Descriptive Statistics highlighted clear differences in user behavior, with Springfield consistently showing higher user engagement metrics compared to Shelbyville.

A T-test confirmed that the difference in total tracks between Springfield and Shelbyville is statistically significant, indicating user activity is not equal across cities.

Based on the two-way ANOVA test conducted on user music activity data, we assessed the influence of two categorical variables — city and day of the week — along with their interaction.

The statistical results indicated that city has a significant effect on user activity (measured through track counts).

However, the variation across days of the week and the interaction between city and day did not yield statistically significant differences.

These findings seem to contrast slightly with the exploratory data analysis (EDA), which visually suggested small differences in user activity between days (e.g., Friday vs. Wednesday). This apparent discrepancy can be explained by the fact that visual analysis captures perceived trends, while statistical tests quantify whether such trends are strong enough to rule out random variation.

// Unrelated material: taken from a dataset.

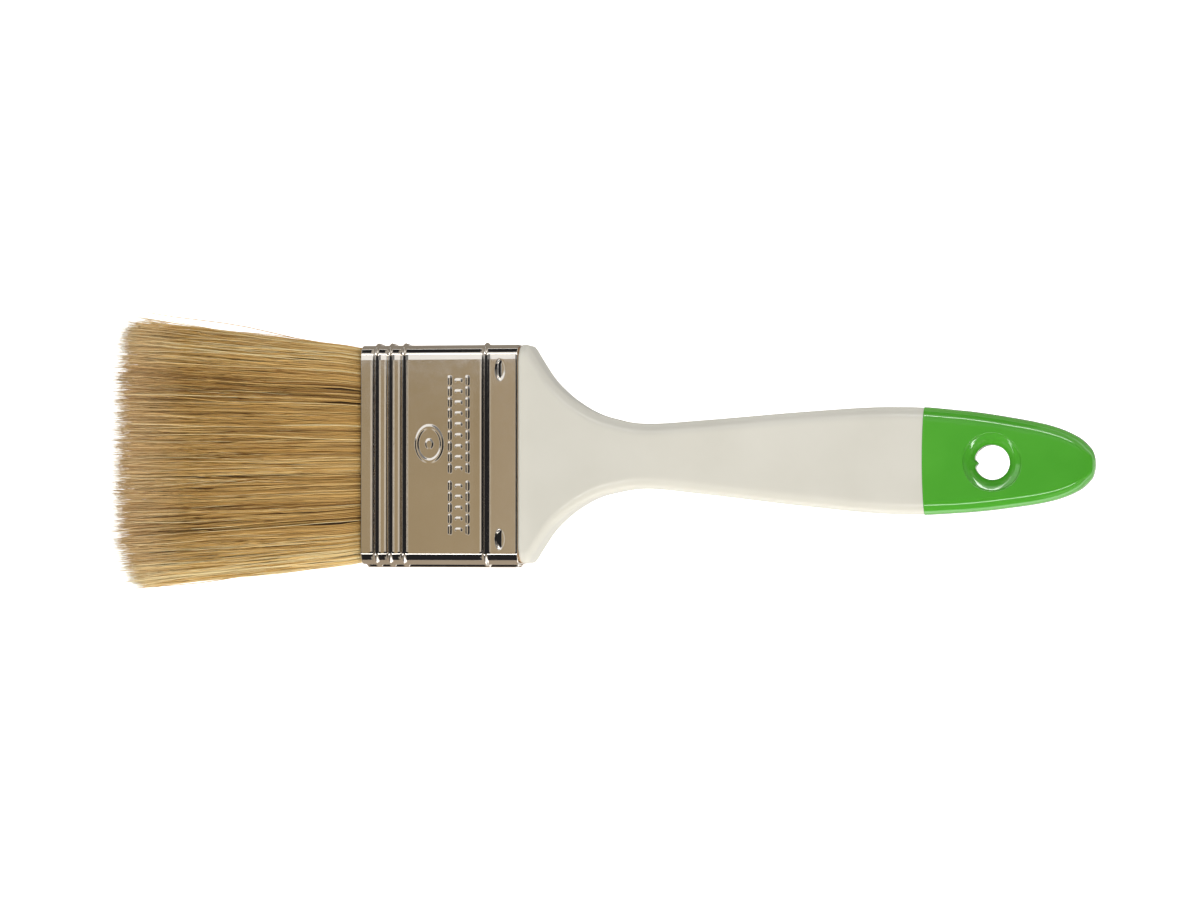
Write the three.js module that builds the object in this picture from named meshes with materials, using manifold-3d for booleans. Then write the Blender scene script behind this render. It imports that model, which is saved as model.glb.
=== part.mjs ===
// Flat paint brush, 2 inch (50 mm) size, lying on its back.
// Millimetres, +Z up. X runs along the brush with the handle's tip at +X and the bristle tips at -X,
// Y runs across its width. The origin is under the middle of the brush, on the surface it lies on.
import * as THREE from "three";
import { mergeVertices } from "three/addons/utils/BufferGeometryUtils.js";
import Module from "manifold-3d";

const wasm = await Module();
wasm.setup();

// ---- Driving dimensions ----
const BRISTLE_OUT = 61.5; // bristle length that shows, from the ferrule's mouth to the tips
const FERRULE_LENGTH = 36.5;
const HANDLE_OUT = 130; // handle length that shows, from the ferrule to the tip
const FERRULE_WIDTH = 50.2;
const FERRULE_THICK = 15;
const FERRULE_CORNER = 3.3; // outer corner radius
const SHEET = 0.4; // steel sheet of the ferrule
const BEAD_HEIGHT = 0.55;
const BEAD_HALF = 1.05; // half the width of a rolled bead
const BEADS_FROM_MOUTH = [3.6, 6.8, 10, 29];
const STAKE_FROM_END = 3.9; // stakes: dents that lock the ferrule on the tenon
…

To support the validity of the ANOVA assumptions, Levene’s test for equality of variances was not considered. In two-way ANOVA, this assumption still matters; however, Levene’s test becomes more complex due to the interaction of two factors. Unlike one-way ANOVA (with one grouping variable), two-way ANOVA involves multiple group combinations (e.g., combinations of city × day). That means:

- Levene’s test would need to check all combinations of the two categorical variables.
- If variances differ significantly across these subgroups, a Welch’s ANOVA or generalized linear model (GLM) is preferred.